にもかかわらず、最終的に私は成瀬川なる推しに転んだ。正確には「景太郎×なる」CPにドツボにハマった。成瀬川なるは私にとって罰と赦しの象徴であったのみならず、赦しの補完をそれまで他のキャラ(特にしのぶとむつみ)がやっていたのがなるに統合されたことが、私のいびつな母性像を美化してしまった。
結局のところ、私の女性不信のバイパスは一度自分を裏切った相手と再び関係を修復して元通りになる方向に働いた。そこには「理解されたい=汚物から人間に戻りたい」欲求があり、最終的にこの2人が結婚する結末は女性不信からの脱出を夢見る私の幻想であった。特に終盤、なるも素子も景太郎への恋愛感情を否認できなくなって半ばヤケクソの告白によって好意を伝える様は、女子が汚物扱いに「底つき」して敗北する形で私が汚物から人間への昇格を達成する夢を象徴する点で非常に印象深く、罰が愛の条件として据えられ恋愛を救済として位置づける大きな要因となった。

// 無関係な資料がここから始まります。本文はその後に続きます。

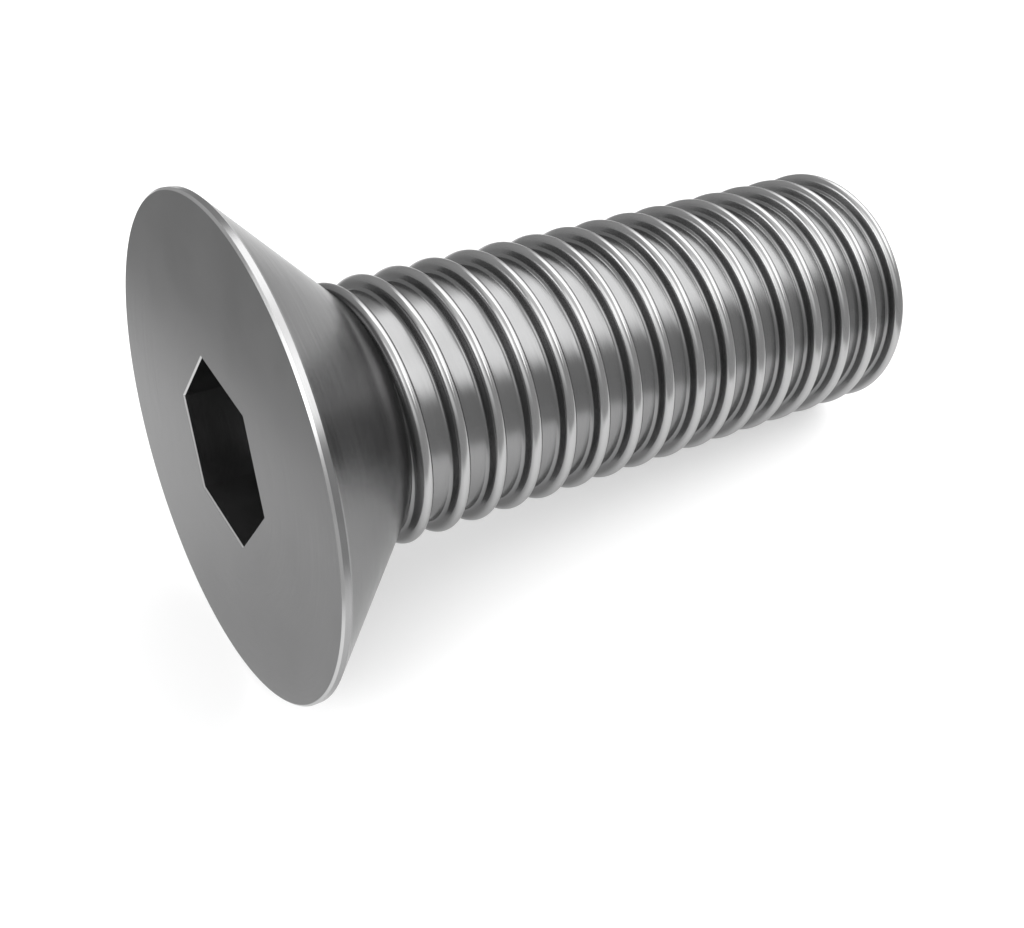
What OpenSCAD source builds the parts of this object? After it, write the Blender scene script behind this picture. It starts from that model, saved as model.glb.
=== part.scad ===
// Countersunk screw with a hexagon socket, made as one piece of steel.
// It lies on the ground: the edge of its head and the last turns of its thread carry it.
// The screw is drawn along its own axis first, from the face of the head (0) to the tip,
// and is then laid down with its axis in the XZ plane and its tip towards +X.

/* [Thread] */
// Outside diameter over the crests of the thread
major_d = 10; // [9:0.1:12]
// Distance from one turn of the thread to the next
pitch = 1.5; // [1.25:0.05:1.75]
// Height of the ridge above the root between two turns
thread_depth = 0.52; // [0.45:0.01:0.62]
// Angle between the two flanks of the ridge
thread_angle = 60; // [50:1:70]
// Radius that rounds the crest of the ridge
crest_r = 0.13; // [0.08:0.01:0.16]
// Radius that rounds the foot of the ridge
root_r = 0.15; // [0.1:0.01:0.2]
// Turns of the helix that lie hidden in the head before it leaves the neck
lead_in = 1.46; // [1.1:0.01:2]

/* [Length] */
// Whole length, from the face of the head to the tip
length = 28.4; // [24:0.5:50]
// Depth of the chamfer round the tip
tip_chamfer = 0.4; // [0.2:0.05:0.8]

/* [Head] */
// Diameter of the head
head_d = 18.5; // [17:0.1:22.4]
// Height of the cylindrical land round the edge of the head
land_h = 0.3; // [0.2:0.01:0.6]
// Chamfer that breaks the sharp edge between the face and the land
edge_break = 0.08; // [0.04:0.01:0.15]
// Full angle of the countersunk cone
cone_angle = 90; // [84:1:96]

/* [Socket] */
// Width of the hexagon socket across its flats
socket_af = 6; // [5:0.1:7]
// Depth of the flats of the socket
socket_depth = 3.6; // [3:0.1:4.2]
// Chamfer that breaks the edges of the socket's mouth
mouth_break = 0.06; // [0.03:0.01:0.15]
// Angle of the drill point at the bottom of the socket
drill_angle = 120; // [110:1:140]
// Turn of the hexagon round the axis
socket_turn = 29; // [0:1:60]

/* [Hidden] */
steel = [0.55, 0.55, 0.56];
$fn = 96;

major_r = major_d / 2;
root_radius = major_r - thread_depth;
head_r = head_d / 2;
// Height of the head, from its face to the place where its cone meets the root
head_h = land_h + (head_r - root_radius) / tan(cone_angle / 2);
// The thread's own surface takes over from the true cone this close to the crests, and
// stands this much inside it, so that the two surfaces never run into each other.
collar_r = major_r + 0.1;
collar_step = 0.03;
// Width of the hexagon socket across its corners
socket_corner_d = socket_af / cos(30);

// The rounded crest and feet turn through this angle from the axis to the flank.
flank_turn = 90 - thread_angle / 2;
// Distance along the axis from the crest to the place where the foot runs into the root
foot_s = (crest_r + root_r) * sin(flank_turn)
    + (thread_depth - (crest_r + root_r) * (1 - cos(flank_turn))) * tan(thread_angle / 2);
foot_steps = 1;
crest_steps = 4;
function foot_point(side, turn) =
    [side * (foot_s - root_r * sin(turn)), root_radius + root_r * (1 - cos(turn))];
function crest_point(turn) =
    [crest_r * sin(turn), major_r - crest_r * (1 - cos(turn))];
// Section of one ridge as [distance along the axis, radius]
ridge = [
    for (i = [0 : foot_steps]) foot_point(-1, flank_turn * i / foot_steps),
    for (i = [0 : crest_steps]) crest_point(flank_turn * (2 * i / crest_steps - 1)),
    for (i = [foot_steps : -1 : 0]) foot_point(1, flank_turn * i / foot_steps)
];

// Columns of points round one turn, and points in one ridge
columns = 36;
// Part of a facet that lies past the lowest place, on the thread and on the head, so that
// the screw rests on the flat of a facet near its edge, and not on a corner
facet_shift = 0.25;
steps = len(ridge);
first_crest = head_h - lead_in * pitch;
turns = ceil((length - first_crest) / pitch) + 1;
rows = turns * steps;

// On the underside the crests stand whole pitches from the first one, and the last one
// below the tip's chamfer touches the ground together with the edge of the head.
last_crest = first_crest + pitch * floor((length - tip_chamfer - first_crest) / pitch);
tilt = atan((head_r - major_r) / (last_crest - land_h));
rest_height = head_r * cos(tilt) + land_h * sin(tilt);
// Reach of the lying screw along X, from the middle of its face to the lower edge of
// the face on one side and to the upper edge of the tip on the other
face_reach = (head_r - edge_break) * sin(tilt);
tip_reach = length * cos(tilt) + root_radius * sin(tilt);

// Turn of a column round the axis
function column_turn(column) = (column + facet_shift) / columns;
// Point of the endless thread, as [distance along the axis, radius]: a column's rows
// follow the ridge, turn after turn.
function thread_point(column, row) =
    let (turn = floor(row / steps) + column_turn(column))
    ridge[row % steps] + [first_crest + pitch * turn, 0];
// Radius of the surface that ends the thread: the cone at the neck, the chamfer at the tip
function end_radius(along) =
    along < length / 2
        ? root_radius + (head_h - along) * tan(cone_angle / 2) - collar_step
        : major_r - tip_chamfer + max(length - along, 0);
// How far a point of the thread stands outside the neck's cone or inside the tip's chamfer
function margin(point) =
    (point[1] - end_radius(point[0])) * (point[0] < length / 2 ? 1 : -1);
// Place where the line between two points of the thread crosses that surface
function crossing(a, b) = a + (b - a) * margin(a) / (margin(a) - margin(b));
// A point past that surface moves onto it, and one next to the thread to its very edge.
function ended_point(before, here, after) =
    margin(here) >= 0 ? here
    : margin(after) > 0 ? crossing(here, after)
    : margin(before) > 0 ? crossing(before, here)
    : [here[0], end_radius(here[0])];
// Place of one point of the rod's surface
function rod_point(column, row) =
    let (
        angle = 360 * column_turn(column),
        section = ended_point(
            thread_point(column, max(row - 1, 0)),
            thread_point(column, row),
            thread_point(column, min(row + 1, rows - 1))
        )
    )
    [section[1] * cos(angle), section[1] * sin(angle), section[0]];
// Number of a point: past the last column, the first one follows a whole turn further on.
function point_id(column, row) =
    column < columns ? column * rows + row : row + steps;
// Rows that a column shares with the column before it
function shared_rows(column) = column < columns ? rows : rows - steps;

// Threaded rod: one right-hand ridge wound round a root, with the end of the neck's cone
// and the tip's chamfer, closed on the axis at both ends
module threaded_rod() {
    start_id = columns * rows;
    end_id = start_id + 1;
    points = [
        for (column = [0 : columns - 1], row = [0 : rows - 1]) rod_point(column, row),
        [0, 0, first_crest],
        [0, 0, first_crest + pitch * (turns - 0.5)]
    ];
    wall = [
        for (column = [1 : columns], row = [1 : shared_rows(column) - 1])
            each [
                [point_id(column - 1, row - 1), point_id(column - 1, row), point_id(column, row - 1)],
                [point_id(column, row - 1), point_id(column - 1, row), point_id(column, row)]
            ]
    ];
    start_cap = [
        for (column = [1 : columns]) [start_id, point_id(column - 1, 0), point_id(column, 0)],
        for (row = [1 : steps]) [start_id, point_id(0, row), point_id(0, row - 1)]
    ];
    last_column = columns - 1;
    end_cap = [
        for (column = [1 : last_column])
            [end_id, point_id(column, rows - 1), point_id(column - 1, rows - 1)],
        for (row = [rows - steps : rows - 1])
            [end_id, point_id(last_column, row - 1), point_id(last_column, row)],
        [end_id, point_id(0, rows - 1), point_id(last_column, rows - 1 - steps)]
    ];
    polyhedron(points, concat(wall, start_cap, end_cap));
}

// Head: a face, a narrow land and a cone down to the collar, where the rod takes over
module head() {
    collar_h = head_h - (collar_r - root_radius) / tan(cone_angle / 2);
    rotate([0, 0, 360 * facet_shift / $fn])
        rotate_extrude()
            polygon([
                [0, 0],
                [head_r - edge_break, 0],
                [head_r, edge_break],
                [head_r, land_h],
                [collar_r, collar_h],
                [0, collar_h]
            ]);
}

// Everything past the length, where the flat end of the tip is cut
module tip_waste() {
    translate([0, 0, length])
        cylinder(r = major_r + pitch, h = 3 * pitch);
}

// Hexagon socket with its broken mouth and the cone that its drill leaves
module socket() {
    over = 0.5;
    drill_r = socket_af / 2;
    mouth_corner_d = (socket_af + 2 * (mouth_break + over)) / cos(30);
    translate([0, 0, -over])
        cylinder(d1 = mouth_corner_d, d2 = socket_corner_d, h = mouth_break + over, $fn = 6);
    cylinder(d = socket_corner_d, h = socket_depth, $fn = 6);
    translate([0, 0, socket_depth])
        cylinder(r1 = drill_r, r2 = 0, h = drill_r / tan(drill_angle / 2));
}

// The screw along its own axis
module upright_screw() {
    difference() {
        union() {
            head();
            threaded_rod();
        }
        tip_waste();
        rotate([0, 0, socket_turn])
            socket();
    }
}

module screw() {
    color(steel)
        translate([(face_reach - tip_reach) / 2, 0, rest_height])
            rotate([0, 90 + tilt, 0])
                upright_screw();
}

screw();
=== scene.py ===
# %% [markdown]
# # A countersunk screw on white paper
# This lesson dresses one machined part: a steel screw with a countersunk head, a hexagon
# socket and a coarse thread. The frame is loaded first. It brings the exact solid of the
# CAD step, which says where the screw lies and how big it is.
#
# That solid is cut into fairly large facets, which a shiny surface would show at once.
# So the screw is modelled once more in the very same place, only much finer. Blender
# counts in metres and a screw is described in millimetres, so every length below is
# written as a number times MM.

# %% Load the frame
import math

import bmesh
import bpy
from mathutils import Matrix, Vector


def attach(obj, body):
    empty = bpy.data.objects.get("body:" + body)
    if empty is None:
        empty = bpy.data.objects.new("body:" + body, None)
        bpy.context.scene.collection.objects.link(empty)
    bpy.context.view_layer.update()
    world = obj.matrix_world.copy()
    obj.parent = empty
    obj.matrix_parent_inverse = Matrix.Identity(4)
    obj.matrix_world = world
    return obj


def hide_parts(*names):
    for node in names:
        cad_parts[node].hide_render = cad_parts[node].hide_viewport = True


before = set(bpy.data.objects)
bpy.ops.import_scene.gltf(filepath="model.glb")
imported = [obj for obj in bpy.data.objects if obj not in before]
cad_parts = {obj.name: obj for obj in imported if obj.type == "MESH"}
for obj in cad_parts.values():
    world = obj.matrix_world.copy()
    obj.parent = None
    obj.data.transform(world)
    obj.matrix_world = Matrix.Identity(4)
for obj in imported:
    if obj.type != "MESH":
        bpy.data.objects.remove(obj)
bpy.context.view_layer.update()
MM = 0.001


# %% [markdown]
# These are the driving sizes of the part. The ones that differ from the solid are those of
# the ridge of the thread: in the photograph it is a rounded cord with steep sides, and its
# shine shows that shape plainly. The solid has a plain 60 degree ridge of the same height
# in its place.

# %% Sizes of the screw
MAJOR_R = 5.0 * MM
PITCH = 1.5 * MM
THREAD_DEPTH = 0.52 * MM
FLANK_ANGLE = math.radians(10)
CREST_R = 0.25 * MM
FOOT_R = 0.15 * MM
# Turns of the ridge that lie hidden in the head before it leaves the neck
LEAD_IN = 1.46
LENGTH = 28.4 * MM
TIP_CHAMFER = 0.4 * MM
HEAD_R = 9.25 * MM
LAND_H = 0.3 * MM
EDGE_BREAK = 0.08 * MM
# Width of the hexagon across its flats
SOCKET_AF = 6.0 * MM
SOCKET_DEPTH = 3.6 * MM
SOCKET_TURN = math.radians(29)
HALF_DRILL_ANGLE = math.radians(60)
MOUTH_BREAK = 0.06 * MM

ROOT_R = MAJOR_R - THREAD_DEPTH
# The cone is at 45 degrees, so it is as high as it is wide.
HEAD_H = LAND_H + HEAD_R - ROOT_R
FIRST_CREST = HEAD_H - LEAD_IN * PITCH
LAST_CREST = FIRST_CREST + PITCH * ((LENGTH - TIP_CHAMFER - FIRST_CREST) // PITCH)
print("Head height, mm:", round(HEAD_H / MM, 3))

# %% [markdown]
# A screw that is put down on a table rolls onto two things: the edge of its head and the
# thread near its tip. The angle of its axis follows from their radii and their distance.
# It could be modelled in that pose, but round forms are far easier to make upright. So it
# is modelled standing on its face, with its tip up, and this one matrix lays it down at
# the end.

# %% Lay the screw down
TILT = math.atan((HEAD_R - MAJOR_R) / (LAST_CREST - LAND_H))
REST_HEIGHT = HEAD_R * math.cos(TILT) + LAND_H * math.sin(TILT)
FACE_REACH = (HEAD_R - EDGE_BREAK) * math.sin(TILT)
TIP_REACH = LENGTH * math.cos(TILT) + ROOT_R * math.sin(TILT)
lay_down = (
    Matrix.Translation(((FACE_REACH - TIP_REACH) / 2, 0, REST_HEIGHT))
    @ Matrix.Rotation(math.radians(90) + TILT, 4, "Y")
)
print("Tilt of the axis, degrees:", round(math.degrees(TILT), 2))

# %% [markdown]
# Nearly every form of a screw is turned, so two small helpers come first. One spins an
# outline round the axis. The other turns a finished bmesh into an object: it merges points
# that lie on each other and makes all faces point outwards, which a Boolean needs later.

# %% Helpers for turned forms
WELD = 0.0001 * MM


def to_object(bm, name):
    """Turns a bmesh into an object whose faces point outwards."""
    bmesh.ops.remove_doubles(bm, verts=bm.verts, dist=WELD)
    bmesh.ops.recalc_face_normals(bm, faces=bm.faces)
    mesh = bpy.data.meshes.new(name)
    bm.to_mesh(mesh)
    bm.free()
    piece = bpy.data.objects.new(name, mesh)
    bpy.context.scene.collection.objects.link(piece)
    return piece


def revolve(name, outline, steps):
    """Spins an outline of (radius, height) points once round the Z axis."""
    bm = bmesh.new()
    points = [bm.verts.new((radius, 0, height)) for radius, height in outline]
    edges = [bm.edges.new(pair) for pair in zip(points, points[1:])]
    bmesh.ops.spin(
        bm, geom=points + edges, axis=(0, 0, 1), cent=(0, 0, 0),
        angle=math.tau, steps=steps, use_merge=True,
    )
    return to_object(bm, name)


print("Points closer than this are merged, mm:", round(WELD / MM, 5))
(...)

つまり、景太郎は弱者男性としての私を生き移しにしたものと言って差し支えない。景太郎のように恋愛成就で汚物から人間に戻るサクセスストーリーは私にはあまりにも刺激が強すぎて、連載終了後は本編だけでは満足できなくなりファンサイトを巡回してSS(二次小説)を読むようになった。当初は前年齢系が主だったが、のち(ネギま!中期)にDingDongDong(※リンクはアットウィキの解説)などの小説投稿サイトでR18作品を読むようになる。
実は本作はヒロインたちが中学生という設定に抵抗があった。中学生は子供であり従属の対象ではないからである。しかし主人公ネギが10歳のショタだったため生徒たちが中学生という設定に母性救済ファンタジーが生まれてしまった。10歳からすれば中3女子は十分すぎるほどお姉さんである。

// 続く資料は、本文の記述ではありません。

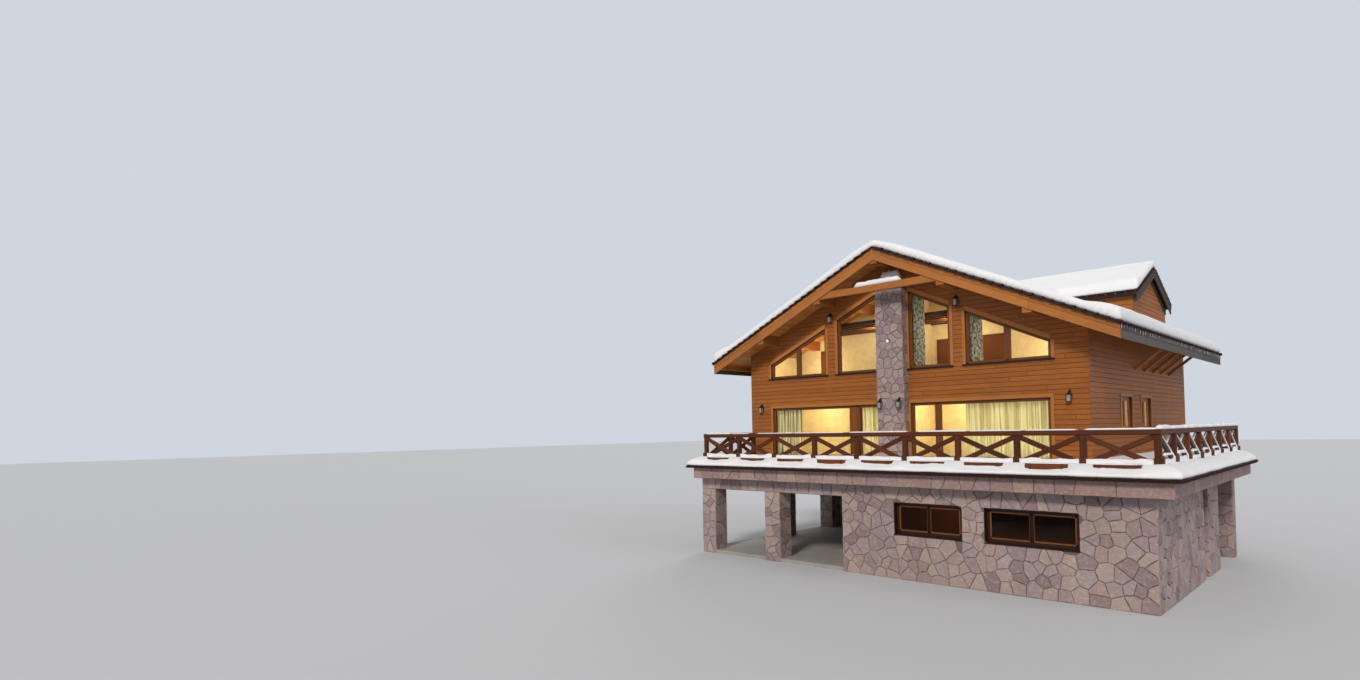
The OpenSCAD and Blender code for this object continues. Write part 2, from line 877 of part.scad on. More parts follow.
// The roof's outline with its snow: rounded over the ridge and at the eaves
module snow_outline_2d() {
    nose = snow_h - snow_eave;
    polygon(concat([[0, deck_z], [0, tile_z(0) + snow_ridge],
        [snow_round, tile_z(snow_round) + snow_h]],
        [for (a = [90 : -15 : 0]) [eave_x - nose + nose * cos(a),
            tile_z(eave_x) + snow_eave + nose * sin(a)]],
        [[eave_x, deck_z]]));
}

module roof_snow() {
    color("white") difference() {
        along_y(-rake_out, roof_back) difference() {
            both_sides() snow_outline_2d();
            under_roof_2d(0);
        }
        both_sides() dormer_volume();
    }
}

// Dormers, standing on the main roof over the side walls

// A strip that follows one dormer slope, between two depths below its tiles
module dormer_strip(top, bottom) {
    polygon([[0, dormer_z(0) - top], [dormer_half, dormer_z(dormer_half) - top],
        [dormer_half, dormer_z(dormer_half) - bottom], [0, dormer_z(0) - bottom]]);
}

module dormer_along(x0, x1) {
    translate([0, dormer_y, 0]) along_x(x0, x1) {
        children();
        mirror([1, 0]) children();
    }
}

// Half a dormer's end wall under its roof
module dormer_wall_2d() {
    polygon([[0, deck_z], [dormer_wall_y, deck_z],
        [dormer_wall_y, dormer_z(dormer_wall_y) - dormer_roof_t], [0, dormer_z(0) - dormer_roof_t]]);
}

// A dormer's outer form, cut out of the snow round it
module dormer_volume() {
    dormer_along(0, dormer_x) dormer_strip(0, dormer_roof_t);
    dormer_along(0, half_w) dormer_wall_2d();
    dormer_along(dormer_x - barge_t, dormer_x) dormer_strip(0, tile_h + dormer_barge_h);
}

module dormer_walls() {
    inner = dormer_wall_y - dormer_wall_t;
    color("goldenrod") both_sides() difference() {
        dormer_along(0, half_w) dormer_wall_2d();
        dormer_along(-past, half_w - dormer_wall_t) polygon([[0, 0], [inner, 0],
            [inner, dormer_z(0)], [0, dormer_z(0)]]);
        under_roof(0);
    }
}

module dormer_roofs() {
    color("saddlebrown") both_sides() difference() {
        dormer_along(0, dormer_x) dormer_strip(0, dormer_roof_t);
        dormer_along(dormer_x - barge_t, dormer_x + past) dormer_strip(tile_h, tile_h + dormer_barge_h);
        under_roof(0);
    }
}

module dormer_bargeboards() {
    difference() {
        dormer_along(dormer_x - barge_t, dormer_x) dormer_strip(tile_h, tile_h + dormer_barge_h);
        under_roof(0);
    }
}

module dormer_snow() {
    color("white") both_sides() difference() {
        dormer_along(0, dormer_x) dormer_strip(-dormer_snow_h, 0);
        along_y(-rake_out, roof_back) snow_outline_2d();
    }
}

// Lanterns

wall_lantern_x = (door_out + half_w) / 2;
pier_lantern_x = (tall_out + wing_in) / 2;
pilaster_lantern_x = pilaster_w / 2 - lantern;
lantern_places = [for (s = [-1, 1]) each [[s * wall_lantern_x, 0, lantern_z],
    [s * pier_lantern_x, 0, gable_head(pier_lantern_x) - deck_z + pier_lantern_up],
    [pilaster_x + s * pilaster_lantern_x, -pilaster_d, lantern_z]]];

// A lantern hanging in front of its wall plate, with its top about z = 0
module lantern_body() {
    plate = lantern * 0.6;
    arm = lantern * 0.2;
    translate([0, -bracket, 0]) {
        translate([-lantern / 2, -lantern / 2, -lantern_h]) cube([lantern, lantern, lantern_h]);
        cylinder(h = lantern_h / 3, r1 = lantern * 0.65, r2 = arm / 2);
    }
    translate([-arm / 2, -bracket, 0]) cube([arm, bracket, arm]);
    translate([-plate / 2, -arm, -lantern]) cube([plate, arm, 2 * lantern]);
}

module wall_lanterns() {
    color("black") {
        for (p = lantern_places) translate([p[0], p[1], deck_z + p[2]]) lantern_body();
        translate([pilaster_x, -pilaster_d, deck_z + spot_z]) rotate([90, 0, 0])
            cylinder(h = spot_d, d = spot_d);
    }
}

ground_floors();
ground_front_wall();
ground_right_wall();
ground_side_wall();
ground_back_wall();
ground_left_wall();
loggia_side_wall();
loggia_back_wall();
loggia_pillars();
loggia_lintel();
wing_piers();
ground_window_frames();
edge_beam();
terrace_deck();
main_floor();
terrace_ledge();
terrace_snow();
front_railing();
right_railing();
end_railings();
planter_boxes();
front_wall_lower();
front_wall_upper();
right_wall();
left_wall();
back_wall();
pilaster();
upper_floor();
front_window_frames();
side_window_frames();
front_glass();
side_glass();
purlins();
tie_beams();
eave_struts();
roof_right();
roof_left();
roof_tiles();
bargeboards();
eave_fascias();
dormer_walls();
dormer_roofs();
dormer_snow();
roof_snow();
wall_lanterns();
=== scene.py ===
import math
import random

import bmesh
import bpy
from mathutils import Matrix, Vector, noise


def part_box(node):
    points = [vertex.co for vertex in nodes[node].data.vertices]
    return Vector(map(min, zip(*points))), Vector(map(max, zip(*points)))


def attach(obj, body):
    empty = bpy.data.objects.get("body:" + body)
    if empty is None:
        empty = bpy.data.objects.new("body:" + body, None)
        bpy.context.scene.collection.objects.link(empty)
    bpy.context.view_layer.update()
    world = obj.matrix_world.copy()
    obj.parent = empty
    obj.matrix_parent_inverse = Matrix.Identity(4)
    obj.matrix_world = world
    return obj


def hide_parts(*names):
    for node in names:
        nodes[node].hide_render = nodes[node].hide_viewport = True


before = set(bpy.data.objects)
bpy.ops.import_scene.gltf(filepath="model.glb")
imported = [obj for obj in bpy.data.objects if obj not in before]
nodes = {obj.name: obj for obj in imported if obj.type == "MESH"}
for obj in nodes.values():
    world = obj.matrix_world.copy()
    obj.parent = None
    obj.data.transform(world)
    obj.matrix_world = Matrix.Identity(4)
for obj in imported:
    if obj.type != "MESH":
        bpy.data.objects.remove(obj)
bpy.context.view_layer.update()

random.seed(7)
X, Y, Z = Vector((1, 0, 0)), Vector((0, 1, 0)), Vector((0, 0, 1))


def add_object(name, data):
    made = bpy.data.objects.new(name, data)
    bpy.context.scene.collection.objects.link(made)
    return made


# Camera, at the photograph's viewing angle

PHOTO_W, PHOTO_H = 1360, 680
FOCAL_PX = 734.313
LEVEL_PX = 408.294
SENSOR_W = 36
YAW, PITCH, ROLL = math.radians(44.9266), math.radians(1.6859), math.radians(-1.013)
CAMERA_PLACE = (14.5207, -26.4160, 5.2676)


def add_camera():
    look = Vector((-math.sin(YAW) * math.cos(PITCH), math.cos(YAW) * math.cos(PITCH), math.sin(PITCH)))
    right = Vector((math.cos(YAW), math.sin(YAW), 0))
    up = right.cross(look)
    across = right * math.cos(ROLL) + up * math.sin(ROLL)
    upright = up * math.cos(ROLL) - right * math.sin(ROLL)
    data = bpy.data.cameras.new("photo_camera")
    data.sensor_width = SENSOR_W
    data.lens = SENSOR_W * FOCAL_PX / PHOTO_W
    data.shift_y = (LEVEL_PX - PHOTO_H / 2) / PHOTO_W
    data.clip_end = 500
    camera = add_object("photo_camera", data)
    camera.matrix_world = Matrix((across, upright, -look)).transposed().to_4x4()
    camera.location = CAMERA_PLACE
    bpy.context.scene.camera = camera


add_camera()

# Sizes and places, read from the frame

DECK, LEDGE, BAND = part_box("terrace_deck"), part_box("terrace_ledge"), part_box("edge_beam")
HOUSE, TILES, SIDE_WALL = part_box("main_floor"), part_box("roof_tiles"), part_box("right_wall")
DECK_Z = DECK[1].z
WALL_T = SIDE_WALL[1].x - SIDE_WALL[0].x
RIDGE_Z, EAVE_X = TILES[1].z, TILES[1].x
SLOPE = math.tan(math.radians(24.9))
TILE_H, ROOF_T = 0.07, 0.22
UNDER_ROOF = TILE_H + ROOF_T


def tile_z(x):
    """Top of the main tiles at a distance x from the ridge."""
    return RIDGE_Z - SLOPE * abs(x)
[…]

ネギほどうらやましい立場は他にないであろう。景太郎がラッキースケベで何度も冤罪に遭った反面、ネギは女の子の服を(不可抗力で)脱がしても子供であることが理由ですべて赦されるのである。女性不信の感情麻痺ファンタジーとしてはあまりにも魅力的すぎた。そして最終的にネギは壊れても女性達から見捨てられることなく救われる、このバイパスが強力すぎて本作群に没頭して女性不信を拗らせ、約20年もの時間を溶かしたのである。
そういう意味では、「ネギま!」「UQ」は私を最も蝕んだ超強力な毒性の作品だったと言える。
ネギま!は31人のヒロインを用意することで女性性のカタログを提示し多様な嗜好を取り込もうとするものだったが、それは私にブレまくって定着した「不安定な母性」を受け入れる入り口として機能した。そしてその中から4人の女子生徒が選ばれて傾斜することになる。
まず最初に宮崎のどか(前原しのぶポジ)、次に近衛木乃香(はんなり系。乙姫むつみからビジュアルを那波千鶴に分離して性格を継承したイメージ。)、寄り道で桜咲刹那(青山素子ポジに見えるが実際は素子とは正反対の従属型)、最後に神楽坂明日菜(成瀬川なるポジのツンデレキャラだが懲罰的要素をある程度長谷川千雨に分離している)である。「ラブひな」の時と同じパターンで、どうあっても自分を存在否定した相手に赦されたいのである。